Net sales for the quarter ended January 1, 2000, were $17.6 million, essentially equal to the fourth quarter of 1998. Fourth quarter operating income in 1999 increased 8.3% compared to the fourth quarter of 1998. Net income for the quarter ended January 1, 2000, was $0.7 million, or 4.2% of net sales, compared to $0.8 million, or 4.6% of net sales for the quarter ended December 31, 1998. Basic and diluted earnings per share for the fourth quarter of 1999 were $0.12 and $0.11, respectively.

“Despite the slowdown in sales in 1999, we ended the year on a positive note with fourth quarter orders the highest in the history of Sun,” said Sun Hydraulics President Clyde Nixon. “Consolidated shipments at Sun were down 3.1% in 1999, and we experienced weakness in most markets, with the exception of Germany and Korea. Even though the macro economy was strong, 1999 was a down year for the hydraulics industry. The National Fluid Power Association (the hydraulics industry’s trade association in the United States) indicated that U.S. shipments of mobile and industrial hydraulic products were down 6.7% and 10.3%, respectively, compared to 1998.

“Sun’s consolidated orders declined 1.1% in 1999, compared to the previous year, but all of the decline occurred in the first three quarters. We ended the year on a positive note with fourth quarter orders of $20.0 million, an increase of 13.1% compared to the fourth quarter of 1998. As we enter 2000, orders continue to be strong and we believe this increase is indicative of an upturn in the business cycle of the capital goods industries.

“In addition to the impact of lower sales, profits were significantly affected by the implementation of new software in our U.S. operations in the second quarter, and in our U.K. operation in the fourth quarter,” Nixon continued. “These software conversions not only caused us to delay shipments, but, more importantly, temporarily resulted in decreased productivity, especially in our U.S. facilities. Following the conversion in the U.S. facility, we have steadily increased our shipping rates and continued to improve delivery times. Both system conversions are now substantially complete and we do not expect any further disruptions. “In 1999 the Company did a number of very exciting things,” Nixon said. “In addition to the software conversions, we nearly doubled the capacity of our high volume production cell, we doubled our in-house heat treat capacity, we introduced our new solenoid cartridge valves, saw our newly acquired Korean operation rebound nicely, and saw our joint venture in China begin to produce manifolds. We have freed up significant space in our Sarasota facility that will help improve the production efficiency of our lower-volume, complementary products and were fortunate to be able to add a significant number of experienced employees in our Florida operations. We have expended a lot of energy and money on our capacity expansion programs to be ready for the next upturn in business. We have put the final pieces of these programs in place and we are eagerly looking forward to the coming year.” Sun Hydraulics Corporation, with manufacturing and distribution facilities in Sarasota and Manatee County, Florida, Coventry, England, Erkelenz, Germany and Inchon, Korea, is a leading designer and manufacturer of high-performance screw-in hydraulic cartridge valves and manifolds for worldwide mobile and industrial markets.
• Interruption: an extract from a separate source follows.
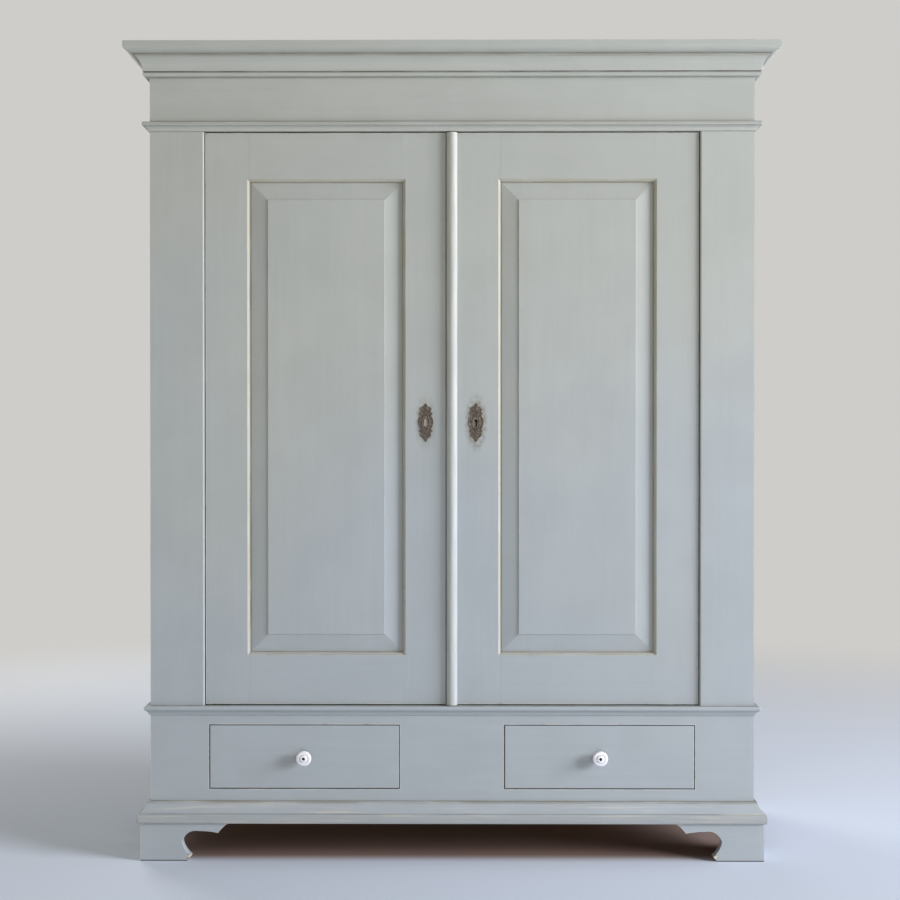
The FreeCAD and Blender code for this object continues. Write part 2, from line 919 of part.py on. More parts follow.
def make_doors():
    half_astragal = astragal_width / 2
    keyhole_x = right_escutcheon_inset
    bolt_channel = lock_bolt_space()

    hinge, meeting, bottom, top, panel = door_pieces(-half_astragal)
    keyhole = keyhole_cutter(keyhole_x, (door_face - escutcheon_thickness - overrun, door_back + overrun))
    save("right_hinge_stile", cut_for_pivots(hinge))
    save("right_meeting_stile", meeting.cut(keyhole))
    save("right_bottom_rail", bottom)
    save("right_top_rail", top)
    save("right_panel", panel)
    save("right_escutcheon", escutcheon_plate(keyhole_x).cut(keyhole))

    hinge, meeting, bottom, top, panel = door_pieces(half_astragal + meeting_gap)
    save("left_hinge_stile", mirrored(cut_for_pivots(hinge)))
    save("left_meeting_stile", mirrored(meeting))
    save("left_bottom_rail", mirrored(bottom))
    save("left_top_rail", mirrored(top))
    save("left_panel", mirrored(panel))
    slot_x = -left_escutcheon_inset
    slot = slot_cutter(slot_x, (door_face - escutcheon_thickness - overrun, door_face + overrun))
    save("left_escutcheon", escutcheon_plate(slot_x).cut(slot))

    low, high = door_z()
    quarter_round_share = math.tan(math.pi / 8) / 2
    bead_steps = [
        (-half_astragal, door_face),
        (-half_astragal, door_face - astragal_edge_height),
        (0, door_face - astragal_projection, quarter_round_share),
        (half_astragal, door_face - astragal_edge_height, quarter_round_share),
        (half_astragal, door_face),
    ]
    foot = low - astragal_drop
    bead = outline(bead_steps, lambda x, y: FreeCAD.Vector(x, y, foot))
    save("astragal", bead.extrude(FreeCAD.Vector(0, 0, high - foot)))

    lock_left = lock_edge_setback - half_astragal
    lock_case = block(
        (lock_left, lock_left + lock_case_length),
        (door_back, door_back + lock_case_thickness),
        grown((escutcheon_level, escutcheon_level), lock_case_height / 2),
    )
    key_well = keyhole_cutter(keyhole_x, (door_back - overrun, door_back + lock_case_thickness / 2))
    save("lock_case", lock_case.cut([bolt_channel, key_well]))
    save("lock_bolt", lock_bolt())
    save("lock_keep", lock_keep())


def lock_bolt_box(x_range, play):
    middle = door_back + lock_case_thickness / 2
    return block(
        x_range,
        grown((middle, middle), lock_bolt_thickness / 2 + play),
        grown((escutcheon_level, escutcheon_level), lock_bolt_height / 2 + play),
    )


def lock_bolt_x():
    tip = lock_edge_setback - astragal_width / 2 - lock_bolt_proud
    return (tip, tip + lock_bolt_length)


def lock_bolt():
    return lock_bolt_box(lock_bolt_x(), 0)


def lock_bolt_space():
    low, high = lock_bolt_x()
    return lock_bolt_box((low - overrun, high + slide_clearance), slide_clearance)


def lock_keep():
    """An open-ended box on the left door that takes the thrown bolt."""
    edge = -astragal_width / 2 - meeting_gap - keep_edge_setback
    shell = block(
        (edge - keep_length, edge),
        (door_back, door_back + lock_case_thickness),
        grown((escutcheon_level, escutcheon_level), lock_bolt_height / 2 + keep_wall),
    )
    return shell.cut(lock_bolt_box((edge - keep_length + keep_wall, edge + overrun), slide_clearance))


def make_bolts():
    """A sliding bolt at the top and one at the bottom of the left door, with their plates and staples."""
    plates = []
    middle = (deck_top + stop_bottom) / 2
    for name, upper in (("left_bottom_bolt", False), ("left_top_bolt", True)):
        tip = stop_bottom - bolt_end_gap
        bar = block(
            grown((bolt_x(), bolt_x()), bolt_width / 2),
            bolt_y_range(),
            (tip - bolt_length, tip),
        )
        bar_middle = tip - bolt_length / 2
        rear = bolt_y_range()[1]
        knob = round_bar(
            bolt_knob_diameter,
            (bolt_x(), rear, bar_middle),
            (bolt_x(), rear + bolt_knob_length, bar_middle),
        )
        bar = bar.fuse(knob)
        plate_z = grown((bar_middle, bar_middle), bolt_plate_height / 2)
        fitting = block(
            grown((bolt_x(), bolt_x()), bolt_plate_width / 2),
            (door_back, door_back + bolt_plate_thickness),
            plate_z,
        )
        staple_x = grown((bolt_x(), bolt_x()), bolt_width / 2 + slide_clearance + bolt_staple_wall)
        staple_y = (door_back, rear + slide_clearance + bolt_staple_wall)
        for staple_low in (plate_z[0] + bolt_staple_end, plate_z[1] - bolt_staple_end - bolt_staple_height):
            fitting = fitting.fuse(block(staple_x, staple_y, (staple_low, staple_low + bolt_staple_height)))
        channel = block(
            grown((bolt_x(), bolt_x()), bolt_width / 2 + slide_clearance),
            grown(bolt_y_range(), slide_clearance),
            grown(plate_z, overrun),
        )
        fitting = fitting.cut(channel)
        if not upper:
            bar = bar.mirror(FreeCAD.Vector(0, 0, middle), FreeCAD.Vector(0, 0, 1))
            fitting = fitting.mirror(FreeCAD.Vector(0, 0, middle), FreeCAD.Vector(0, 0, 1))
        save(name, bar)
        plates.append(fitting)
    save("left_bolt_plates", *plates)


# Drawers, drawn for the right-hand side and mirrored for the left
def dovetail_row(z_range, y_narrow, y_wide, x_range):
    """Tails along the end of a board, wider at their ends than where they leave it."""
    pitch = (z_range[1] - z_range[0]) / dovetail_count
    tails = []
    for number in range(dovetail_count):
        centre = z_range[0] + pitch * (number + 0.5)
        wide = pitch * dovetail_wide_share / 2
        narrow = pitch * dovetail_narrow_share / 2
        steps = [
            (y_narrow, centre - narrow),
            (y_wide, centre - wide),
            (y_wide, centre + wide),
            (y_narrow, centre + narrow),
        ]
        face = outline(steps, lambda y, z: FreeCAD.Vector(x_range[0], y, z))
        tails.append(face.extrude(FreeCAD.Vector(x_range[1] - x_range[0], 0, 0)))
    return tails


def turned_in_flats(steps, x, z):
    """A form turned about the knob's screw through (out, forward) steps, its round made of narrow flats."""
    rings = []
    for out, forward in steps:
        turns = [2 * math.pi * number / knob_flat_count for number in range(knob_flat_count)]
        rings.append([
            FreeCAD.Vector(x + out * math.cos(turn), face_y - forward, z + out * math.sin(turn))
            for turn in turns
        ])
    faces = []
    for ring, following in zip(rings, rings[1:] + rings[:1]):
        for number in range(knob_flat_count):
            corners = [ring[number - 1], ring[number], following[number], following[number - 1]]
            faces.append(Part.Face(Part.makePolygon(corners + corners[:1])))
    return Part.Solid(Part.Shell(faces))


def knob_turning(x, z):
    """A glazed knob: foot, neck, rounded rim, and a face with a ring groove round its boss."""
    radius = knob_diameter / 2
    head_seat = knob_length - screw_head_height - screw_sink
    steps = [
        (knob_bore / 2, 0),
        (0.58 * radius, 0),
        (0.56 * radius, 0.12 * knob_length),
        (0.43 * radius, 0.26 * knob_length),
        (0.50 * radius, 0.44 * knob_length),
        (0.86 * radius, 0.57 * knob_length),
        (0.98 * radius, 0.66 * knob_length),
        (radius, 0.74 * knob_length),
        (0.95 * radius, 0.83 * knob_length),
        (0.83 * radius, 0.89 * knob_length),
        (0.62 * radius, 0.93 * knob_length),
        (0.56 * radius, 0.90 * knob_length),
        (0.48 * radius, 0.96 * knob_length),
        (screw_head_diameter / 2, knob_length),
        (screw_head_diameter / 2, head_seat),
        (knob_bore / 2, head_seat),
    ]
    return turned_in_flats(steps, x, z)


def knob_screw(x, z):
    head_front = face_y - knob_length + screw_sink
    shank = round_bar(screw_diameter, (x, head_front, z), (x, face_y + screw_bite, z))
    round_head = round_bar(
        screw_head_diameter - 2 * screw_clearance,
        (x, head_front, z),
        (x, head_front + screw_head_height, z),
    )
    return shank.fuse(round_head)


def make_drawers():
    x_range = grown((drawer_inner, drawer_outer), -drawer_gap)
    front_z = grown((drawer_bottom, drawer_top), -drawer_gap)
    side_z = (drawer_bottom + drawer_seat_gap, drawer_bottom + drawer_seat_gap + drawer_side_height)
    shoulder = face_y + drawer_front_thickness
    rear = face_y + drawer_depth
    rear_shoulder = rear - drawer_back_thickness
    board_z = (side_z[0] + drawer_bottom_lift, side_z[0] + drawer_bottom_lift + drawer_bottom_thickness)
    back_z = (board_z[1], side_z[1] - drawer_back_drop)
    bottom_board = block(
        grown(x_range, drawer_groove_depth - drawer_side_thickness),
        (shoulder - drawer_groove_depth, rear),
        board_z,
    )

    sides = []
    for edge, inward in ((x_range[0], 1), (x_range[1], -1)):
        board_x = (edge, edge + inward * drawer_side_thickness)
        side = block(board_x, (shoulder, rear_shoulder), side_z)
        tails = dovetail_row(grown(side_z, -drawer_bottom_lift), shoulder, face_y + drawer_lap, board_x)
        tails += dovetail_row(back_z, rear_shoulder, rear, board_x)
        sides.append(side.fuse(tails).cut(bottom_board))

    front = block(x_range, (face_y, shoulder), front_z)
    front_edges = [edge for edge in front.Edges if edge.BoundBox.YMax < face_y + drawer_front_round]
    front = front.makeFillet(drawer_front_round, front_edges)
    screw_hole = round_bar(
        screw_diameter,
        (drawer_centre, face_y - overrun, (drawer_bottom + drawer_top) / 2),
        (drawer_centre, face_y + screw_bite, (drawer_bottom + drawer_top) / 2),
    )
    front = front.cut(sides).cut(bottom_board).cut(screw_hole)
    back = block(x_range, (rear_shoulder, rear), back_z).cut(sides)
    knob_z = (drawer_bottom + drawer_top) / 2
    knob = knob_turning(drawer_centre, knob_z)
    screw = knob_screw(drawer_centre, knob_z)
    for drawer, turn in (("right_drawer", lambda piece: piece), ("left_drawer", mirrored)):
        save(drawer + "_front", turn(front))
        save(drawer + "_sides", *[turn(side) for side in sides])
        save(drawer + "_back", turn(back))
        save(drawer + "_bottom", turn(bottom_board))
        save(drawer + "_knob", turn(knob))
        save(drawer + "_knob_screw", turn(screw))


os.makedirs("parts", exist_ok=True)
make_sides()
make_back()
make_top()
make_front_frame()
make_head_rail()
save("cleats", *make_deck(), *make_shelf())
make_hanging_rail()
make_drawer_carriage()
make_feet()
save("cornice_cap", *mitred_lengths(cornice_cap_section()))
save("cornice_bed_moulding", *mitred_lengths(cornice_bed_section()))
save("neck_moulding", *mitred_lengths(neck_section()))
save("waist_moulding", *mitred_lengths(waist_section()))
save("base_moulding", *mitred_lengths(base_section()))
make_pivots()
make_doors()
make_bolts()
make_drawers()
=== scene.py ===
import math

import bmesh
import bpy
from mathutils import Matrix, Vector


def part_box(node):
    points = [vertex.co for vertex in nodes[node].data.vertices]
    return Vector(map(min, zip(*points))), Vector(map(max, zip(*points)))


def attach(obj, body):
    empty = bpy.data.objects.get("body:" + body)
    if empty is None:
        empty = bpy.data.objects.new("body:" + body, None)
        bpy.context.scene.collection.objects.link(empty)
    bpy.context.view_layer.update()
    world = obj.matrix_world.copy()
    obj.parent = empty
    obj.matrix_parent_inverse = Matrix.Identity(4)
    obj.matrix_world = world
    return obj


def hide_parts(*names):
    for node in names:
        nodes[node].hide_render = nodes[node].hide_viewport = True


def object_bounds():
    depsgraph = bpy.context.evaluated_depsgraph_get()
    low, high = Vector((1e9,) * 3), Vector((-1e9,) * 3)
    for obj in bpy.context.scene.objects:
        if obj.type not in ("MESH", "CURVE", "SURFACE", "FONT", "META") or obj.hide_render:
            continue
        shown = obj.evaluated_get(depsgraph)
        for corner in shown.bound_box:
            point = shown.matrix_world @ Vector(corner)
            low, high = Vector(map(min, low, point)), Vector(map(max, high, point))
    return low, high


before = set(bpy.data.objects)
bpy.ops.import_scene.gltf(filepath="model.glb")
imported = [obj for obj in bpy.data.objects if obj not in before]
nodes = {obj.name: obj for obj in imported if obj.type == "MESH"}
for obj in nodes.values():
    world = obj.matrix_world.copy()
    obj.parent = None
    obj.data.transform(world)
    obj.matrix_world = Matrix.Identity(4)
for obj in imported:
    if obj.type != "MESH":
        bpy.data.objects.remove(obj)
cad_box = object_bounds()

# A painted two-door wardrobe, dressed around its construction. Lengths are in metres.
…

Certain oral statements made by management from time to time and certain statements contained herein that are not historical facts are “forward-looking statements” within the meaning of Section 21E of the Securities Exchange Act of 1934 and, because such statements involve risks and uncertainties, actual results may differ materially from those expressed or implied by such forward-looking statements. Forward-looking statements, including those in Management’s Discussion and Analysis of Financial Condition and Results of Operations are statements regarding the intent, belief or current expectations, estimates or projections of the Company, its Directors or its Officers about the Company and the industry in which it operates, and assumptions made by management, and include among other items, (i) the Company’s strategies regarding growth, including its intention to develop new products; (ii) the Company’s financing plans; (iii) trends affecting the Company’s financial condition or results of operations; (iv) the Company’s ability to continue to control costs and to meet its liquidity and other financing needs; (v) the declaration and payment of dividends; and (vi) the Company’s ability to respond to changes in customer demand domestically and internationally, including as a result of standardization. Although the Company believes that its expectations are based on reasonable assumptions, it can give no assurance that the anticipated results will occur.

Important factors that could cause the actual results to differ materially from those in the forward-looking statements include, among other items, (i) the economic cyclicality of the capital goods industry in general and the hydraulic valve and manifold industry in particular, which directly affect customer orders, lead times and sales volume; (ii) conditions in the capital markets, including the interest rate environment and the availability of capital; (iii) changes in the competitive marketplace that could affect the Company’s revenue and/or cost bases, such as increased competition, lack of qualified engineering, marketing, management or other personnel, and increased labor and raw materials costs; (iv) changes in technology or customer requirements, such as standardization of the cavity into which screw-in cartridge valves must fit, which could render the Company’s products or technologies noncompetitive or obsolete; (v) new product introductions, product sales mix and the geographic mix of sales nationally and internationally; and (vi) changes relating to the Company’s international sales, including changes in regulatory requirements or tariffs, trade or currency restrictions, fluctuations in exchange rates, and tax and collection issues. Further information relating to factors that could cause actual results to differ from those anticipated is included but not limited to information under the headings “Business” and particularly under the subheading, “Business Risk Factors” and “Management’s Discussion and Analysis of Financial Condition and Results of Operation” in the Company’s Form 10-K for the year ended January 1, 2000. The Company disclaims any intention or obligation to update or revise forward-looking statements, whether as a result of new information, future events or otherwise.